Benjamin Graham once said “High Valuations entail high risks”. Section 56(2)(viib) was inserted into the Income-tax Act for curbing the practice of avoiding income tax by obtaining high valuations and parking the excess in the Share Premium Account.

Nick-named “Angel Tax”, the Section came in for much criticism and was charged with killing the entrepreneurial spirit of the start-up ecosystem. Budget 2023 proposed some amendments to the Section and Rule 11UA, a couple of changes were proposed which led to Notification No 81/2023 issued by the Central Board of Direct Taxes on September 25.

The Notification significantly amends Section 56(2)(viib). By including Compulsorily Convertible Preference Shares (CCPS) in its scope, the Notification has allayed investors’ concerns. The Section now includes non-residents also in its scope and adds all the valuation methods being used now — the Section prior to the amendment only spoke of the much-used and abused Discounted Cash Flow technique (DCF) and the Net Asset Value method (NAV).

Comparable company method, probability-weighted expected return method, option pricing method, milestone analysis method and replacement cost methods are all now a part of the literature of Rule 11UA. There is already concern in some quarters whether it would be easy to explain and convince tax officers on these new methods of valuation.

In the past, tax-payers subject to transfer pricing have had many issues with the use of the comparable company method by tax officers while ascertaining the arms-length price for international transactions. It is imperative that the National Academy of Direct Taxes (NADT) conduct training programmes to tax officers on these new valuation methods. In a welcome move, the Notification proposes exemptions to notified entities from specified nations instead of restricting the exemption only to entities registered with the Department for Promotion of Industry and Internal Trade (DPIIT).

The Notification introduces the concept of price-matching and extends the safe harbour provisions to both resident and non-resident investors. In simple terms, price-matching means that the price determined as fair market value by a notified entity can be taken as the FMV for non-notified entities.

To avail this benefit, the amount invested in the next round should not exceed the aggregate consideration received from the notified entity and the prior investment is not more than 90 days earlier.
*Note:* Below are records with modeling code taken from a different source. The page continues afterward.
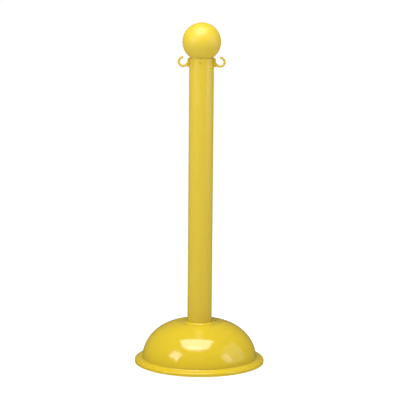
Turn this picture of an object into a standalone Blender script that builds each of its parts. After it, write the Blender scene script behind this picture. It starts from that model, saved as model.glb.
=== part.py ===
"""Free-standing plastic chain stanchion, built as separate moulded pieces.

Frame: +Z up, origin on the floor at the centre of the base, chain hooks on the X axis.
Metres throughout. Every piece hangs on its parent: ball and hooks on the post, post in the base.
"""
import math

import bmesh
import bpy
from mathutils import Matrix

# ---- Driving dimensions -------------------------------------------------------------------
TURN_STEPS = 48             # facets of the large round pieces
SMALL_STEPS = 16            # facets of screws, plug, stems and holes
CLEARANCE = 0.0003          # gap between faces that touch on the real object
SLIDE_FIT = 0.0004          # radial gap of a post or plug in its bore
MERGE = 0.00001             # merge distance of turned shapes

# Post
POST_RADIUS = 0.0381
POST_WALL = 0.0035
POST_LENGTH = 0.940
POST_EDGE = 0.0008          # chamfer at both ends
HOLE_RADIUS = 0.0032
HOLE_DROP = 0.015           # hook holes below the top of the post
SPARE_DEPTH = 0.0016        # blind spare holes for two more hooks

# Ball
BALL_RADIUS = 0.0594
BALL_WALL = 0.0028
BALL_SEAT_OVERHANG = 0.0015 # flat underside of the ball, past the post
SHOULDER_HEIGHT = 0.0055    # shoulder between ball and post, which rests on the post
SHOULDER_INSET = 0.0012     # shoulder inside the post's surface
NECK_TO_STEM = 0.0018       # wide part of the neck to the hook holes below it
TAIL_DEPTH = 0.040          # narrow guide tail, measured from the top of the post

# Chain hook
HOOK_WIRE_RADIUS = 0.0034
HOOK_RING_RADIUS = 0.0136   # to the middle of the wire
HOOK_REACH = 0.0194         # ring centre, measured from the post's surface
HOOK_RING_LIFT = 0.0035     # ring centre above the hook hole
HOOK_START, HOOK_END = 230.0, 437.0     # degrees, from where the ring leaves its root to its tip
HOOK_ROOT_SWELL = 1.25      # the root is thicker than the wire by this factor
PAD_HEIGHT = 0.026
PAD_WIDTH = 0.020
PAD_LIFT = 0.0015           # pad centre above the hook hole
PAD_TOP_THICKNESS = 0.0042
PAD_FOOT_THICKNESS = 0.0078
PAD_CORNER = 0.005
STEM_GAP = 0.0005           # stem in its hole
BARB_GAP = 0.0002           # barb in its hole, once squeezed
STEM_INSIDE = 0.0055        # how far the stem reaches past the post's wall
STEM_SLOT = 0.0012
TAIL_TO_STEM = 0.0011       # neck tail to the hooks' stems

# Base
BRIM_WIDTH = 0.0237         # outside the dome's foot
BRIM_EDGE_HEIGHT = 0.0110
BRIM_EDGE_ROUND = 0.0045
DOME_FOOT_RADIUS = 0.1795
DOME_FOOT_HEIGHT = 0.0150
DOME_RISE = 0.1190
DOME_SIDE_POWER = 0.747     # lower is a steeper side
DOME_CROWN_POWER = 1.1
DOME_SEGMENTS = 11
FOOT_FILLET = 0.004
BASE_WALL = 0.0035
CROWN_RADIUS = 0.080        # inside it the dome levels off towards the collar
CROWN_EASE = 0.014          # how far it takes to become level
COLLAR_RISE = 0.0024        # rounded collar above the crown, where the post comes out
COLLAR_WIDTH = 0.0085
SOCKET_FLOOR_WALL = 0.0035
SOCKET_FLOOR_GAP = 0.0019   # socket above the closing plate
LEDGE_WIDTH = 0.017
LEDGE_THICKNESS = 0.004
BOSS_RADIUS = 0.0055
BOSS_HEIGHT = 0.011         # above the ledge

# Closing plate, its screws and its seal
SCREW_COUNT = 6
PLATE_THICKNESS = 0.003
PLATE_EDGE_GAP = 0.0005
PLATE_BEAD_MARGINS = (0.012, 0.015)     # outside the socket, inside the ledge
PLATE_BEAD_WIDTH = 0.006
PLATE_BEAD_DROP = 0.0015
SEAL_THICKNESS = 0.0015
SEAL_MARGIN = 0.001
SCREW_RADIUS = 0.002
SCREW_HEAD_RADIUS = 0.0042
SCREW_HEAD_HEIGHT = 0.0028
SCREW_LENGTH = 0.0135
SCREW_HOLE_GAP = 0.0005

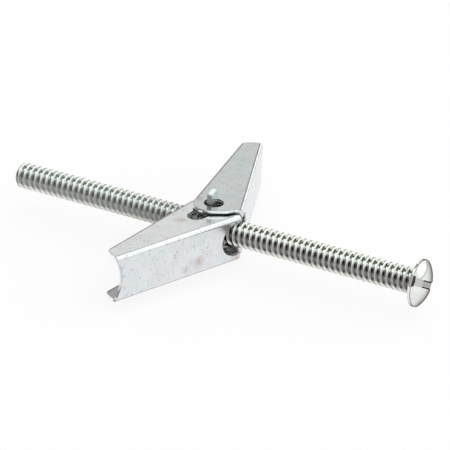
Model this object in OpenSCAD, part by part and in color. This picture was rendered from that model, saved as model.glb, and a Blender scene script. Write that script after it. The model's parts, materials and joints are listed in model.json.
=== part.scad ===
// Spring toggle bolt: a slotted machine screw, a trunnion nut with two lugs, two folding
// channel wings and the wire spring that drives them open. Millimetres.
// X runs along the screw towards its head, Z along the pivot line of the wings, and the origin
// is on the screw's axis at the underside of the head.

/* [Screw] */
// Length from the underside of the head to the tail
screw_length = 75.6; // [70:0.1:90]
// Outside diameter of the thread
screw_d = 4.5; // [4.2:0.05:4.6]
// Distance from one turn of the thread to the next
thread_pitch = 1.058; // [0.8:0.001:1.4]
// Depth of the thread
thread_depth = 0.52; // [0.3:0.02:0.6]
// Bevel at the tail
tail_bevel = 0.42; // [0.2:0.02:0.8]
// Diameter of the head
head_d = 8.1; // [7.4:0.1:9]
// Height of the straight rim of the head
head_rim = 0.52; // [0.4:0.02:0.8]
// Height of the dome above the rim
head_dome = 1.55; // [1.2:0.05:2.2]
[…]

The 10 per cent safe harbour rule means that if the issue price exceeds the FMV by not more than 10 per cent, the issue price would be accepted as the FMV. As an enabling provision, the Notification keeps provides a 90-day window for the validity of the valuation reports.

Tax officer training

Taxpayers would welcome the amendments to Section 56(2)(viib) and Rule 11A since it allays most of their concerns. However, they would still have a concern on whether tax officers will accept their choice of valuation method and the valuation that it provides.

In the dizzying world of valuation, multiple factors could impact the range of values. With such an eclectic choice of valuation methods, taxpayers could run into issues with tax officers who could choose to reject the chosen valuation method. The Companies Act makes it mandatory for valuation assignments to be done only by registered valuers. These valuers undergo a mandatory course and have to clear an exam to be able to practice the discipline of valuation. Most professional institutes in India have their own valuation organisations.

Apart from merchant bankers, the NADT could collaborate with these organisations to train their officers on the nitty-gritty of valuation. It would be interesting to see the impact of Notification 81/2023 on the quantity, quality and regularity of foreign investments.